Sunday, July 8, 2018

Saturday Night Genealogy Fun: Ahnentafel Roulette

This week's challenge for Saturday Night Genealogy Fun gives, unfortunately, a predictable result at the beginning for almost everyone, but improves after that.

Here is your assignment if you choose to play along (cue the Mission:  Impossible! music, please!):

(1) What year was one of your great-grandparents born?  Divide this number by 100 and round the number off to a whole number. This is your "roulette number."

(2) Use your pedigree charts or your family tree genealogy software program to find the person with that number in your ancestral name list (some people call it an "ah
nentafel"). 
Your software will create this; use the "Ahnentafel List" option, or similar. Who is that person, and what is his/her vital information?

(3) Tell us three facts about the person in your ancestral name list with the "roulette number."

(4) Write about it in a blog post on your own blog, in a Facebook status or a Google Stream post, or as a comment on this blog post.

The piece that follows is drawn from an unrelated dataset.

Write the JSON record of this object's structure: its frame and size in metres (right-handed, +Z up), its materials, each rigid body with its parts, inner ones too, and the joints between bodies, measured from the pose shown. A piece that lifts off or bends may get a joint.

(5) NOTE:  If you do not have a person's name for your "roulette number" then "spin" the wheel again.  Pick someone else — a grandfather, a parent, a favorite aunt or cousin, yourself, or even one of your children!


1.  I think most people's great-grandparents will have been born in the 19th century; some will have great-grandparents born in the 20th century.  So that means the roulette number is limited to 18, 19, 20, or 21.  I suspsect most participants will end up with 19 as their result, and 20 will be second.

No matter which of my great-grandparents (whose birth years I know) I choose, the birth year is in the late 1800's (ranging from 1870 to 1892), which means dividing by 100 equals something between 18.7 to 18.92, which rounds up to 19.

2.  Number 19 produces the same result for me that it did for Randy, my paternal great-great-grandmother.  For me, that person is Sarah "Sally" Anne [Deacon] Lippincott.

• Sarah was born August 23, 1860 in Burlington County, New Jersey (probably in Moorestown or Springfield) to Abel A. Lippincott and Rachel R. Stackhouse.
• She married Joel Armstrong on October 5, 1878 in Burlington, Burlingotn County, New Jersey.
• I don't have a confirmed date of death for Sarah, but she died after 1904, because I have found her in the 1905 New Jersey state census.  Some family trees list her death about May 13, 1928, but with no documentation.

3.  Three facts about Sarah Anne (Lippincott) Armstrong:

• Sarah had three known children:  Rachel Anna, who married three times and had seven children; Stacy Biddie (a boy), who married a widow and fathered six children; and Laura May, my great-grandmother, who married at least twice, had about eight children with her first husband, and bore two children out of wedlock (including my grandfather).

• Sarah and Joel appear to have divorced prior to 1900.  Each of them was enumerated in the 1900 census and listed as widowed.

• I have a photograph purported to be of Sarah and Joel, but I'm not sure it's actually them.